Going beyond the CSR facade
The House of Commons seems like a fitting place to discuss social responsibility, with our politicians under scrutiny to deliver on their promises to protect and serve us all – particularly the weakest and most disadvantaged in our society.
Our elected representatives are of course influential, but nowadays businesses are arguably more powerful in the struggle to effect and sustain change for good.
At the recent Chartered Institute of Marketing sponsored debate, organised by The Debating Group and held in the Commons, I seconded Keith Weed’s motion that: “Social responsibility claims by businesses amount to little more than posturing to gain commercial advantage.”
Businesses realised quickly that appearing ‘green’, ‘sustainable’ or ‘socially responsible’ is good for the bottom line. So to drive home a commercial advantage, many organisations have used the fig leaf of corporate social responsibility (CSR) to mask a less than robust commitment to the environment and to our communities.
Academic research supports their rationale. In their paper ‘The Impact of Corporate Social Responsibility on Firm Value: The Role of Customer Awareness’, Henri Servaes of London Business School and Ane Tamayo of the London School of Economics say:
“This paper shows that corporate social responsibility (CSR) and firm value are positively related for firms with high customer awareness, as proxied by advertising expenditures. For firms with low customer awareness, the relation is either negative or insignificant.”
So, the key thing is that if a company is merely seen to be socially responsible, it can add value, without having to do too much of the hard work in actually being socially responsible. Too many companies try and get away with just talking the talk. For them, posturing is all that’s needed to profit from CSR. Two examples spring to mind: Starbucks and Google.
Starbucks would have us believe that they have made a loss most years since they set up in the UK, and as a result of that, pay little or no corporation tax. Meanwhile, if you look at their website there is a raft of information on the good works they do in the community, for the environment, in ethical sourcing, and in diversity.
I quote: “We’ve always believed that businesses can – and should – have a positive impact on the communities they serve. We’ve dedicated ourselves to earning the trust and respect of our customers, partners (employees) and neighbours. How? By being responsible and doing things that are good for the planet and each other.”
These are lofty claims and fine ambitions, but it my opinion, they, though quite legally, do not pay their fair share of tax in this country. This is posturing to gain commercial advantage over other UK chains and coffees shops which do pay their corporation tax. Is this really having the ‘positive impact’ they’d like?
Meanwhile Google’s chairman, Eric Schmidt, has been robust in defending the way in which Google funnelled £6bn of revenues from international subsidiaries, including the UK, into Bermuda last year in order to halve its tax bill. He declared: “We pay lots of taxes; we pay them in the legally prescribed ways. I am very proud of the structure that we set up. We did it based on the incentives that the governments offered us to operate. It’s called capitalism. We are proudly capitalistic. I’m not confused about this.”

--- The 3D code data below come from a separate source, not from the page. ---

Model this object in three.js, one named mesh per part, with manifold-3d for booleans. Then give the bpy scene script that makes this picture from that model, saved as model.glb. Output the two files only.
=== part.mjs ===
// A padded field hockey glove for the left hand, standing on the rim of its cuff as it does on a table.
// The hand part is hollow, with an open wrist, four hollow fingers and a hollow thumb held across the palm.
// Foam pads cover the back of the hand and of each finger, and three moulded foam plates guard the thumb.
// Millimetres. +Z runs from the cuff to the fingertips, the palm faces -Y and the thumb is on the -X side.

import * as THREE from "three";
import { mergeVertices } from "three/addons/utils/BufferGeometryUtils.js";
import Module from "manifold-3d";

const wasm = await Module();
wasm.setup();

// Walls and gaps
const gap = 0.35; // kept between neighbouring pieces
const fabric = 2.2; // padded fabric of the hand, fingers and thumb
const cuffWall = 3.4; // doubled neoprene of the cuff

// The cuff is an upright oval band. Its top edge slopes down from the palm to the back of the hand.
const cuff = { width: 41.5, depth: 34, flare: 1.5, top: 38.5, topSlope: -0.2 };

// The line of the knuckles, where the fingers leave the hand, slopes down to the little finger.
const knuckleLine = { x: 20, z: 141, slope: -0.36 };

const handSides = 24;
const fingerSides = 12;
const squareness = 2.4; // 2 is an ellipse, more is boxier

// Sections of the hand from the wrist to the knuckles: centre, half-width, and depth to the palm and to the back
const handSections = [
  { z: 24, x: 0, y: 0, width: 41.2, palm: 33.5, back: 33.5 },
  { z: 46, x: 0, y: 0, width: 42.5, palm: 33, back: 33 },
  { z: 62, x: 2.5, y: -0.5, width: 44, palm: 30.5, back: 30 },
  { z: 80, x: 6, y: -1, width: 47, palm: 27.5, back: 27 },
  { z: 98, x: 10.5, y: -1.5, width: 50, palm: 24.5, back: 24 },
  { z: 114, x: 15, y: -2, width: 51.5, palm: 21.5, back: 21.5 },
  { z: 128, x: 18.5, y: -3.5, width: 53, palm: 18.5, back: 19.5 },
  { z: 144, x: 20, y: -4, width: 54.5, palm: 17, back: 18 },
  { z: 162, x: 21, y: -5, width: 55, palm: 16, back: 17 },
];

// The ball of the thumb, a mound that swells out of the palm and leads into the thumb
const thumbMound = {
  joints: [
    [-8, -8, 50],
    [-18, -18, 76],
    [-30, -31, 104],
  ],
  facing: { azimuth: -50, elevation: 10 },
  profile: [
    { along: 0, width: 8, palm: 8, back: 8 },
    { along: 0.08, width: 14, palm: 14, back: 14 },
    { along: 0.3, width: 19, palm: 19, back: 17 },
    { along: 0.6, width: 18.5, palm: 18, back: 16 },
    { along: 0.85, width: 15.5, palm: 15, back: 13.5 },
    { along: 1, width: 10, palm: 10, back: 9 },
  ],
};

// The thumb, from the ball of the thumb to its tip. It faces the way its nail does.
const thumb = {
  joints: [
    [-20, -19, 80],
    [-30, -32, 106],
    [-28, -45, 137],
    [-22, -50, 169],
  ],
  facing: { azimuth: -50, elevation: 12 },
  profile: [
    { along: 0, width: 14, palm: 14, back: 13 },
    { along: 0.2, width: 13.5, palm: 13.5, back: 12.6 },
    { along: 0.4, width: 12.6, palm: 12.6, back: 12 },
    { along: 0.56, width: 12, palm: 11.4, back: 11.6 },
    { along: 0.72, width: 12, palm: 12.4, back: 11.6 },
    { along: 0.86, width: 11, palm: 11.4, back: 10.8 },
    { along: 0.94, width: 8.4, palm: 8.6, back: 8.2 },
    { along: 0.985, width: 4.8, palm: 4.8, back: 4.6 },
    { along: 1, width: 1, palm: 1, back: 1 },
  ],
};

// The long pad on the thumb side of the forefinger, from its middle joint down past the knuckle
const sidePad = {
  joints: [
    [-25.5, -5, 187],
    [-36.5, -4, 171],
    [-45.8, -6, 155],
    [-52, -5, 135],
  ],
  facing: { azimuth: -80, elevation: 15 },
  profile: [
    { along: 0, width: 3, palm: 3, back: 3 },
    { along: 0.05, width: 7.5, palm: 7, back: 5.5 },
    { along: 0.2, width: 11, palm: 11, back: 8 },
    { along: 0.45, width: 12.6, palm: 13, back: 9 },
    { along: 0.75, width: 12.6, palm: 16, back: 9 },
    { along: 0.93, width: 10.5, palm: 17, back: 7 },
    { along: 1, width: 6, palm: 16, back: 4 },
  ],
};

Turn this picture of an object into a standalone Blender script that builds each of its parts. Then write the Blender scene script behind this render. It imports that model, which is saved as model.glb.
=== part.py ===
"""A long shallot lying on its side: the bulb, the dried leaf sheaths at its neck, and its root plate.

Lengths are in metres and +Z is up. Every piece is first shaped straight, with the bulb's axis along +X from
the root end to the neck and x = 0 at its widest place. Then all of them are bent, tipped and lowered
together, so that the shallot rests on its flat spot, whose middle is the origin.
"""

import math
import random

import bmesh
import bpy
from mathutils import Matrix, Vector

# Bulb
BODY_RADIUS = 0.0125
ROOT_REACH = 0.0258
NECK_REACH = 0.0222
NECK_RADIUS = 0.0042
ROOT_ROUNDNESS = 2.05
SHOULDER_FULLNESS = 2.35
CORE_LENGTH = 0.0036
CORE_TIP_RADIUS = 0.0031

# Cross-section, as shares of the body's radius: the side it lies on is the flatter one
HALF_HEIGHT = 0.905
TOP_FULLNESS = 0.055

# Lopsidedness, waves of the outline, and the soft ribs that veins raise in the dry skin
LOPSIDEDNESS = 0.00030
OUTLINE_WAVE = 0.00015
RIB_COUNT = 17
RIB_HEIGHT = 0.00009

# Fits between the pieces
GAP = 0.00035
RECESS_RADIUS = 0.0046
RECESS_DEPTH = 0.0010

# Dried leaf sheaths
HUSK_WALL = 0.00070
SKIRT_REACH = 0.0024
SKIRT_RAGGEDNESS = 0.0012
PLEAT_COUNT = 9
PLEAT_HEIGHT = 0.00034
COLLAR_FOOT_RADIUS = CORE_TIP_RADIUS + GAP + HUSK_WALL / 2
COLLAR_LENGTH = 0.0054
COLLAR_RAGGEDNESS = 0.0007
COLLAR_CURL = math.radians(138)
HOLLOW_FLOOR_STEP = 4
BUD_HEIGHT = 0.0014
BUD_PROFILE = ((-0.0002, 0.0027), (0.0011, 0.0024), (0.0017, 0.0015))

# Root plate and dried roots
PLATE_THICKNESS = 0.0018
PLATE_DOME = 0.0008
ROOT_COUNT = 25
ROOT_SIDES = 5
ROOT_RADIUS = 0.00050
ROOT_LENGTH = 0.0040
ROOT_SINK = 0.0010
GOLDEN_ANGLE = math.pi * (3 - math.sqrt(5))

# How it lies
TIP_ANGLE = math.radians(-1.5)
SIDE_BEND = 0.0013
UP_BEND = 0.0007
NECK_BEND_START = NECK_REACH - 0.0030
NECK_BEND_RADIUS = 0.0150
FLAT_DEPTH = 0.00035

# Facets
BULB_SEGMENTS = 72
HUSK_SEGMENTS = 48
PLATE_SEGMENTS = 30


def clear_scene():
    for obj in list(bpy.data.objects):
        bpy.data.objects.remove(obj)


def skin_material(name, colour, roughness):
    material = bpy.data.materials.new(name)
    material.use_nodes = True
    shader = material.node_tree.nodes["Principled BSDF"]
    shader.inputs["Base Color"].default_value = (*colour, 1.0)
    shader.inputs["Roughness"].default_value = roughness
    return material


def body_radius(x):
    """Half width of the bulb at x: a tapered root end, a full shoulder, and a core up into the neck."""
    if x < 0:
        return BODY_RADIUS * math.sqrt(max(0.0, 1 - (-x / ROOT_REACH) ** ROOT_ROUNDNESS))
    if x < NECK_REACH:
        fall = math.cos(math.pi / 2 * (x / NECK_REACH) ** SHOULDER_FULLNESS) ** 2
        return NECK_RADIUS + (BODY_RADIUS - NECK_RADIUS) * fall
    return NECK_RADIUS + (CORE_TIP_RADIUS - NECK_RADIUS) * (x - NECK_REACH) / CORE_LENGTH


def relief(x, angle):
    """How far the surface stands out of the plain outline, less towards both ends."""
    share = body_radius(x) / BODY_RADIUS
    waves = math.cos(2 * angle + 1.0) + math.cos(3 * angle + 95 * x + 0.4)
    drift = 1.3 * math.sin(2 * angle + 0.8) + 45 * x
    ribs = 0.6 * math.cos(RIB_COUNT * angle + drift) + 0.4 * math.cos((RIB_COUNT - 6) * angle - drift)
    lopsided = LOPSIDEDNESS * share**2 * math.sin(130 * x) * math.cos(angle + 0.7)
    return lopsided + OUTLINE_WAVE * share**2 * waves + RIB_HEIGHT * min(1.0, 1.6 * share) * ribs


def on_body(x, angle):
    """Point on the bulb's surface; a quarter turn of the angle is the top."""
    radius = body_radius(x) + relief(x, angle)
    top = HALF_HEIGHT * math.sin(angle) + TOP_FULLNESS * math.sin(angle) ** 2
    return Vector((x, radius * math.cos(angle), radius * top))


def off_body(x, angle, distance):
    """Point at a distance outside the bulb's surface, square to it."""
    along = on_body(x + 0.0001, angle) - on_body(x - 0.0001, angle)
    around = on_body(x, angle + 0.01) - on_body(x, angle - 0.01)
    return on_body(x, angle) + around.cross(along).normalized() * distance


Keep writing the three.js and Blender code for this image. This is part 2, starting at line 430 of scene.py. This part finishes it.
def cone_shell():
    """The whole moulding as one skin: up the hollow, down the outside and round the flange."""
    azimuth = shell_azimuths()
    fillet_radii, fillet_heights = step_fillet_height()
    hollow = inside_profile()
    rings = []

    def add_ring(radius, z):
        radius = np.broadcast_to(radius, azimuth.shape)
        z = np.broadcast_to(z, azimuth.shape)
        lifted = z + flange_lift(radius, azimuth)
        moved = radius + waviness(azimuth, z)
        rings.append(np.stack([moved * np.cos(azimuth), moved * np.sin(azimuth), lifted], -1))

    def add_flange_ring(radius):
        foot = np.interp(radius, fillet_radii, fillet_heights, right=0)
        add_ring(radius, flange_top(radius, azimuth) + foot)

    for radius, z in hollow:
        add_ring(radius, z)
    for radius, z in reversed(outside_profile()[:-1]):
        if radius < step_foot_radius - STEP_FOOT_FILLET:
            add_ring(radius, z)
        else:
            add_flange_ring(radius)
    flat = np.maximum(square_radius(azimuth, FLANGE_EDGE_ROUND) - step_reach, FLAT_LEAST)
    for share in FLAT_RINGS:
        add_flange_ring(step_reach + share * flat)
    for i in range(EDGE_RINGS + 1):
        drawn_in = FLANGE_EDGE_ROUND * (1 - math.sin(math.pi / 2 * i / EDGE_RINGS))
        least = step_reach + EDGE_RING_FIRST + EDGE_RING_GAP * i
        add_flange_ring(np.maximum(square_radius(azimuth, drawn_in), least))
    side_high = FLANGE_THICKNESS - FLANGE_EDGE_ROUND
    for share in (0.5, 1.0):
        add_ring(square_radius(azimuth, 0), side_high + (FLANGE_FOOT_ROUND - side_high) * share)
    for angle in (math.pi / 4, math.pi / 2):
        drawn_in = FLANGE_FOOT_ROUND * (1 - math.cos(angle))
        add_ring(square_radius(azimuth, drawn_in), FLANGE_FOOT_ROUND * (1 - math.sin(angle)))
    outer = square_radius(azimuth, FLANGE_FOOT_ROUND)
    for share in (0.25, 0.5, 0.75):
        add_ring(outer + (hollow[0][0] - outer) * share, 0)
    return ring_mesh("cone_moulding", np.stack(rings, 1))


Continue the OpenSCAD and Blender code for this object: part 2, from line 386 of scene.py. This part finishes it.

Doesn’t Google’s own Larry Page confuse him? Page wrote the following in his 2012 Founders’ letter to shareholders:
“We have a strong commitment to our users worldwide, their communities, the websites in our network, our advertisers, our investors, and of course our employees. Sergey and I, and the team will do our best to make Google a long term success and the world a better place.”
Tell me again how avoiding paying corporation tax in the UK, one of Google’s biggest and most profitable advertising markets, is making the UK a better place? Especially when “You can make money without doing evil”, which relates specifically to advertising, is number six of Google’s ten founding principles.
There are far too many companies making misleading social responsibility claims and not taking a genuinely holistic approach. There is a groundswell of opinion that won’t tolerate this posturing any longer, especially when people can see companies like Unilever, at one end of the spectrum, and Tom’s at the other, building CSR into their DNA. Maybe finally we have woken up and smelled the coffee, Starbucks or otherwise.